_Given records_:
■ ■ ■ ■ ■ ■ ■
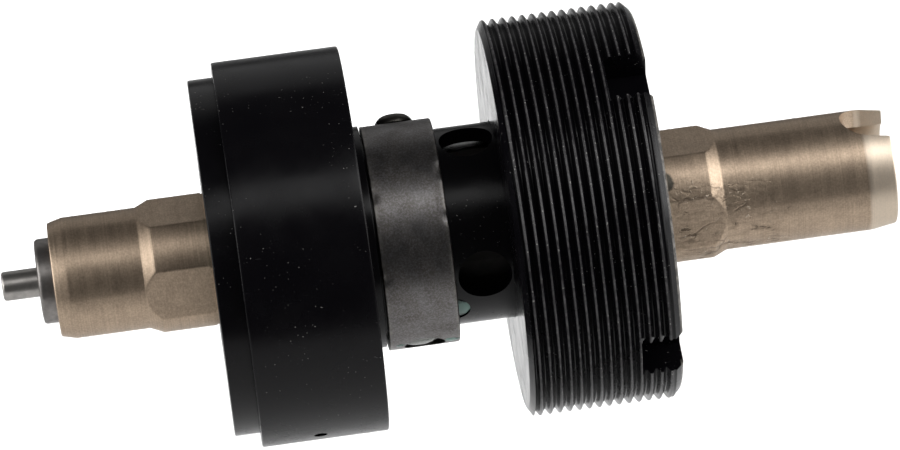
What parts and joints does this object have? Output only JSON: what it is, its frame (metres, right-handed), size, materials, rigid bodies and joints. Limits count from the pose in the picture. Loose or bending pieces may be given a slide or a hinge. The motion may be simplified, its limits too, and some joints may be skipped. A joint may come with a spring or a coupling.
{
  "type": "bottom bracket",
  "caption": "Bottom bracket with a smooth sliding cup, a threaded notched cup, a perforated sleeve with lock collar, and a hollow square-seat axle turning on ball bearings.",
  "frame": {"origin": "on the axle's centre line, midway between the outboard faces of the two cups", "axes": "+X along the axle towards the threaded cup, +Z towards the axle's open drive slot"},
  "size_m": [0.1342, 0.06, 0.06],
  "materials": {
    "black_anodised": "turned aluminium, gloss black anodised",
    "bronze_anodised": "fine-turned aluminium, bronze hard anodised, satin",
    "collar_steel": "dark blued steel, mottled and worn at the edges",
    "screw_steel": "black oxide",
    "turned_steel": "plain turned, satin",
    "bearing_steel": "ground and polished",
    "nylon_cage": "moulded, matte",
    "shield_rubber": "moulded, matte",
    "spring_steel": "phosphated",
    "seal_rubber": "moulded, satin"
  },
  "bodies": {
    "fixed": {"left_cup": "black_anodised", "right_threaded_cup": "black_anodised", "centre_sleeve": "black_anodised", "lock_collar": "collar_steel", "set_screw_top": "screw_steel", "set_screw_bottom": "screw_steel", "left_outer_race": "bearing_steel", "left_shield_inboard": "shield_rubber", "left_shield_outboard": "shield_rubber", "left_cup_circlip": "spring_steel", "left_dust_seal": "seal_rubber", "right_outer_race": "bearing_steel", "right_shield_inboard": "shield_rubber", "right_shield_outboard": "shield_rubber", "right_cup_circlip": "spring_steel", "right_dust_seal": "seal_rubber"},
    "axle": {"axle": "bronze_anodised", "axle_end_plug": "turned_steel", "inner_spacer": "bronze_anodised", "left_inner_race": "bearing_steel", "left_axle_circlip": "spring_steel", "right_inner_race": "bearing_steel", "right_axle_circlip": "spring_steel"},
    "push_rod": {"push_rod": "turned_steel"},
    "left_cage": {"left_ball_cage": "nylon_cage", "left_ball_01": "bearing_steel", "left_ball_02": "bearing_steel", "left_ball_03": "bearing_steel", "left_ball_04": "bearing_steel", "left_ball_05": "bearing_steel", "left_ball_06": "bearing_steel", "left_ball_07": "bearing_steel", "left_ball_08": "bearing_steel", "left_ball_09": "bearing_steel", "left_ball_10": "bearing_steel", "left_ball_11": "bearing_steel"},
    "right_cage": {"right_ball_cage": "nylon_cage", "right_ball_01": "bearing_steel", "right_ball_02": "bearing_steel", "right_ball_03": "bearing_steel", "right_ball_04": "bearing_steel", "right_ball_05": "bearing_steel", "right_ball_06": "bearing_steel", "right_ball_07": "bearing_steel", "right_ball_08": "bearing_steel", "right_ball_09": "bearing_steel", "right_ball_10": "bearing_steel", "right_ball_11": "bearing_steel"}
  },
  "joints": [
    {"name": "axle_spin", "type": "hinge", "parent": "fixed", "child": "axle", "pos_m": [0, 0, 0], "axis": [1, 0, 0], "continuous": true},
    {"name": "push_rod_slide", "type": "slide", "parent": "axle", "child": "push_rod", "axis": [1, 0, 0], "range_m": [0, 0.004]},
    {"name": "left_cage_spin", "type": "hinge", "parent": "fixed", "child": "left_cage", "pos_m": [-0.0247, 0, 0], "axis": [1, 0, 0], "continuous": true},
    {"name": "right_cage_spin", "type": "hinge", "parent": "fixed", "child": "right_cage", "pos_m": [0.0247, 0, 0], "axis": [1, 0, 0], "continuous": true}
  ],
  "couplings": [
    {"joint": "left_cage_spin", "follows": "axle_spin", "ratio": 0.43846},
    {"joint": "right_cage_spin", "follows": "axle_spin", "ratio": 0.43846}
  ]
}
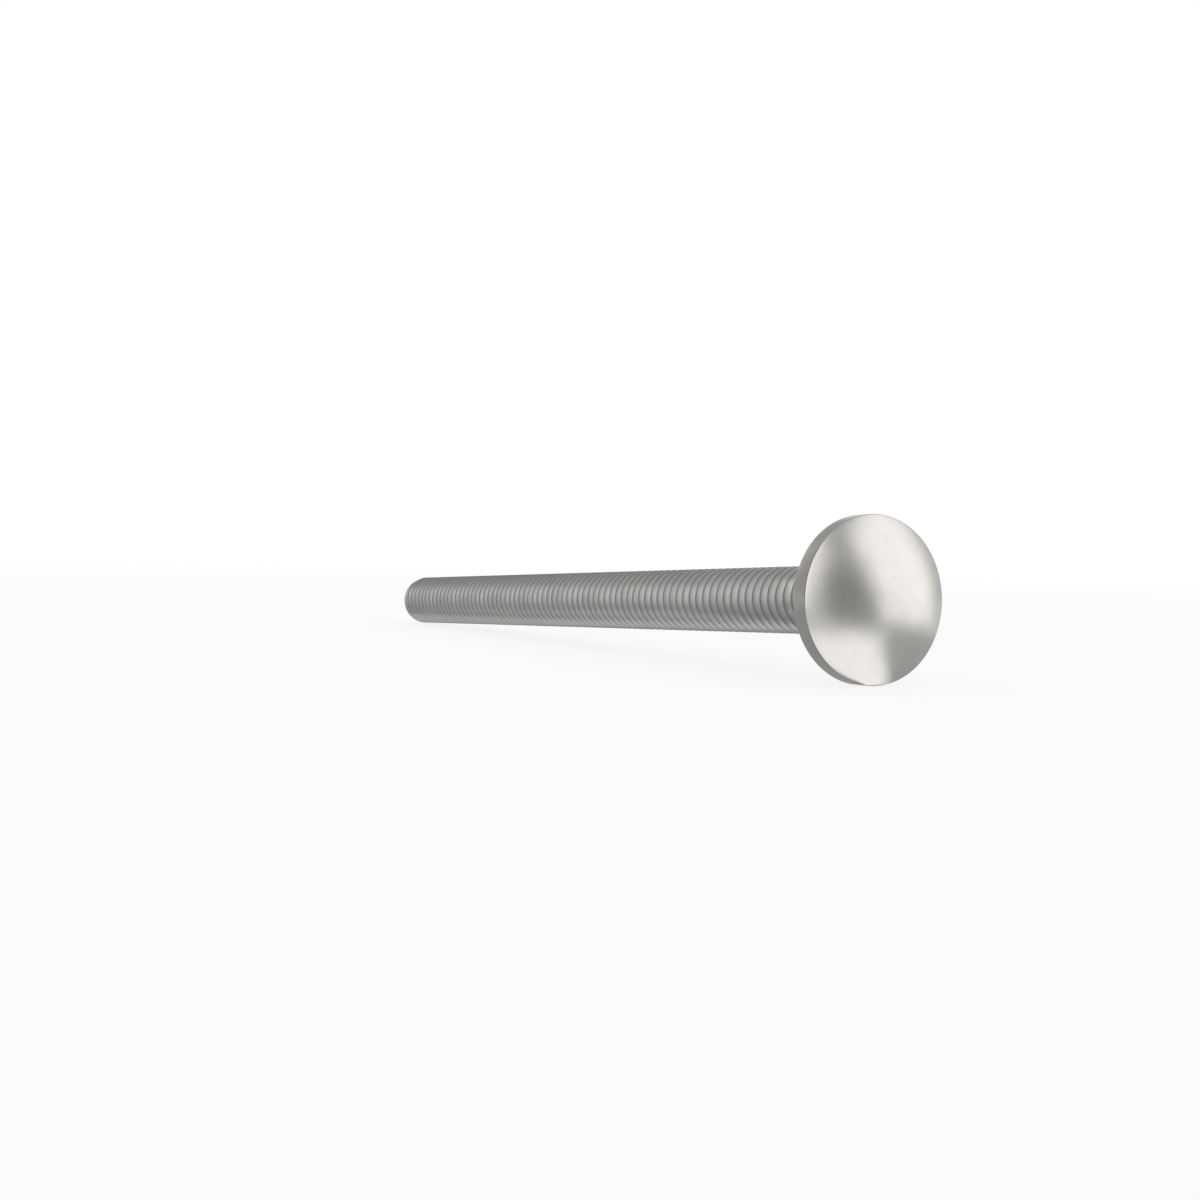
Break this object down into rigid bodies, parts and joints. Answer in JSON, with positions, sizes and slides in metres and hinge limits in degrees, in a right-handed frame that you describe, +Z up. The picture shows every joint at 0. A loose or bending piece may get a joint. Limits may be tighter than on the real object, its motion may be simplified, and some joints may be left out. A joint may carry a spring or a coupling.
{
  "type": "carriage bolt",
  "caption": "Round-head carriage bolt with a low domed head, a square neck under it and a coarse right-hand thread along the whole shank to a short conical point.",
  "frame": {"origin": "bottom centre of the bolt's box, on the ground that it lies on", "axes": "+X along the bolt towards its head, +Z up from the ground. The bolt's own axis rises by 2.5 degrees towards the head, because the head's edge and the last full crest of the thread both rest on the ground."},
  "size_m": [0.1053, 0.015, 0.0151],
  "materials": {
    "steel": "satin, as rolled and tumbled stainless steel"
  },
  "bodies": {
    "root": {"bolt": "steel"}
  },
  "joints": []
}
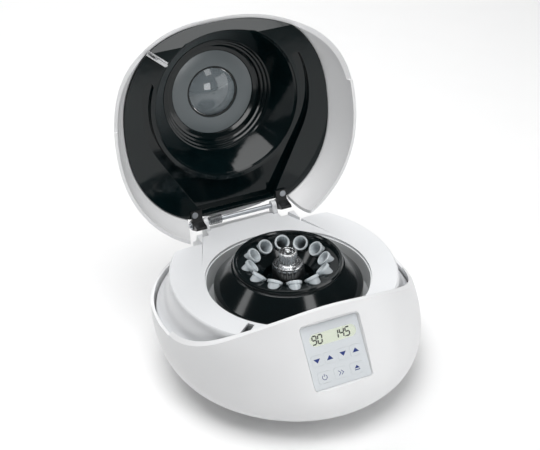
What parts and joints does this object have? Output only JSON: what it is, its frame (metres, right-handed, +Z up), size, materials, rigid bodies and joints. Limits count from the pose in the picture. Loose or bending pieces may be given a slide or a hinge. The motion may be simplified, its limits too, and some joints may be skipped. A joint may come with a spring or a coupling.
{
  "type": "mini centrifuge",
  "caption": "Egg-shaped mini centrifuge with a hinged lid open over a slanted-hole tube rotor, with a sloped key panel in front.",
  "frame": {"origin": "middle of the whole outline with the lid open, on the table under the feet", "axes": "+Z up, -Y towards the front with the key panel, +X to the right seen from the front"},
  "size_m": [0.226, 0.2874, 0.2574],
  "materials": {
    "white_plastic": "smooth white, semi-gloss",
    "white_inner": "smooth white, semi-gloss",
    "black_gloss": "glossy black",
    "rotor_black": "black anodised, glossy",
    "bright_steel": "turned and knurled",
    "plain_steel": "plain",
    "spring_steel": "drawn wire",
    "dark_metal": "black",
    "clear_plastic": "clear, polished",
    "tube_plastic": "translucent",
    "rubber_black": "matt",
    "film_blue": "satin film, light blue-grey",
    "display_glass": "clear over a reflective display",
    "display_grey": "reflective grey-green",
    "key_grey": "satin, light blue-grey",
    "board_green": "coated laminate",
    "black_matte": "fine grain",
    "copper_core": "lacquered",
    "aluminium_plain": "machined"
  },
  "bodies": {
    "base": {"base_shell": "white_plastic", "base_plate": "plain_steel", "rubber_feet": "rubber_black", "base_screws": "plain_steel", "housing_screws": "plain_steel", "top_housing": "white_inner", "rotor_bowl": "plain_steel", "shaft_seal": "rubber_black", "motor_can": "dark_metal", "motor_mount_plate": "aluminium_plain", "motor_stator": "copper_core", "shaft_bearings": "plain_steel", "motor_posts": "plain_steel", "motor_dampers": "rubber_black", "motor_screws": "plain_steel", "power_board": "board_green", "power_capacitors": "dark_metal", "power_transformer": "copper_core", "mains_inlet": "black_matte", "mains_switch": "black_matte", "keypad_film": "film_blue", "display_window": "display_glass", "display_module": "display_grey", "control_board": "board_green", "board_spacers": "black_matte", "key_switches": "black_matte", "latch_frame": "plain_steel", "latch_solenoid": "dark_metal", "lid_switch": "black_matte", "hinge_shaft": "plain_steel", "hinge_clips": "plain_steel", "hinge_spring": "spring_steel"},
    "spindle": {"motor_shaft": "plain_steel", "motor_magnet": "dark_metal", "drive_cone": "bright_steel", "rotor": "rotor_black", "rotor_nut": "bright_steel", "sample_tubes": "tube_plastic"},
    "lid": {"lid_shell": "white_plastic", "lid_liner": "black_gloss", "lid_window": "clear_plastic", "window_ring": "black_gloss", "striker": "bright_steel", "hinge_arm_left": "dark_metal", "hinge_arm_right": "dark_metal", "hinge_arm_screws": "plain_steel"},
    "key_time_down": {"key_time_down": "key_grey"},
    "key_time_up": {"key_time_up": "key_grey"},
    "key_speed_down": {"key_speed_down": "key_grey"},
    "key_speed_up": {"key_speed_up": "key_grey"},
    "key_start_stop": {"key_start_stop": "key_grey"},
    "key_short_run": {"key_short_run": "key_grey"},
    "key_open": {"key_open": "key_grey"},
    "latch_bolt": {"latch_bolt": "plain_steel"},
    "rocker": {"mains_rocker": "black_matte"}
  },
  "joints": [
    {"name": "lid_hinge", "type": "hinge", "parent": "base", "child": "lid", "pos_m": [0, 0.07798, 0.0844], "axis": [1, 0, 0], "range_deg": [0, 99.3]},
    {"name": "rotor_spin", "type": "hinge", "parent": "base", "child": "spindle", "pos_m": [0, -0.02762, 0.08], "axis": [0, 0, 1], "continuous": true},
    {"name": "key_time_down_press", "type": "slide", "parent": "base", "child": "key_time_down", "axis": [0, 0.8148, -0.5798], "range_m": [0, 0.0004], "stiffness_N_per_m": 1000},
    {"name": "key_time_up_press", "type": "slide", "parent": "base", "child": "key_time_up", "axis": [0, 0.8148, -0.5798], "range_m": [0, 0.0004], "stiffness_N_per_m": 1000},
    {"name": "key_speed_down_press", "type": "slide", "parent": "base", "child": "key_speed_down", "axis": [0, 0.8148, -0.5798], "range_m": [0, 0.0004], "stiffness_N_per_m": 1000},
    {"name": "key_speed_up_press", "type": "slide", "parent": "base", "child": "key_speed_up", "axis": [0, 0.8148, -0.5798], "range_m": [0, 0.0004], "stiffness_N_per_m": 1000},
    {"name": "key_start_stop_press", "type": "slide", "parent": "base", "child": "key_start_stop", "axis": [0, 0.8148, -0.5798], "range_m": [0, 0.0004], "stiffness_N_per_m": 1000},
    {"name": "key_short_run_press", "type": "slide", "parent": "base", "child": "key_short_run", "axis": [0, 0.8148, -0.5798], "range_m": [0, 0.0004], "stiffness_N_per_m": 1000},
    {"name": "key_open_press", "type": "slide", "parent": "base", "child": "key_open", "axis": [0, 0.8148, -0.5798], "range_m": [0, 0.0004], "stiffness_N_per_m": 1000},
    {"name": "latch_slide", "type": "slide", "parent": "base", "child": "latch_bolt", "axis": [0.6626, -0.749, 0], "range_m": [0, 0.006], "stiffness_N_per_m": 200},
    {"name": "mains_rocker_tilt", "type": "hinge", "parent": "base", "child": "rocker", "pos_m": [-0.021, 0.07738, 0.031], "axis": [1, 0, 0], "range_deg": [0, 16]}
  ]
}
■ ■ ■ ■ ■ ■ ■
_Task instructions_:
Using the entries above, find all lines with "handed". Copy them.

_Solution_:
What parts and joints does this object have? Output only JSON: what it is, its frame (metres, right-handed), size, materials, rigid bodies and joints. Limits count from the pose in the picture. Loose or bending pieces may be given a slide or a hinge. The motion may be simplified, its limits too, and some joints may be skipped. A joint may come with a spring or a coupling.
Break this object down into rigid bodies, parts and joints. Answer in JSON, with positions, sizes and slides in metres and hinge limits in degrees, in a right-handed frame that you describe, +Z up. The picture shows every joint at 0. A loose or bending piece may get a joint. Limits may be tighter than on the real object, its motion may be simplified, and some joints may be left out. A joint may carry a spring or a coupling.
What parts and joints does this object have? Output only JSON: what it is, its frame (metres, right-handed, +Z up), size, materials, rigid bodies and joints. Limits count from the pose in the picture. Loose or bending pieces may be given a slide or a hinge. The motion may be simplified, its limits too, and some joints may be skipped. A joint may come with a spring or a coupling.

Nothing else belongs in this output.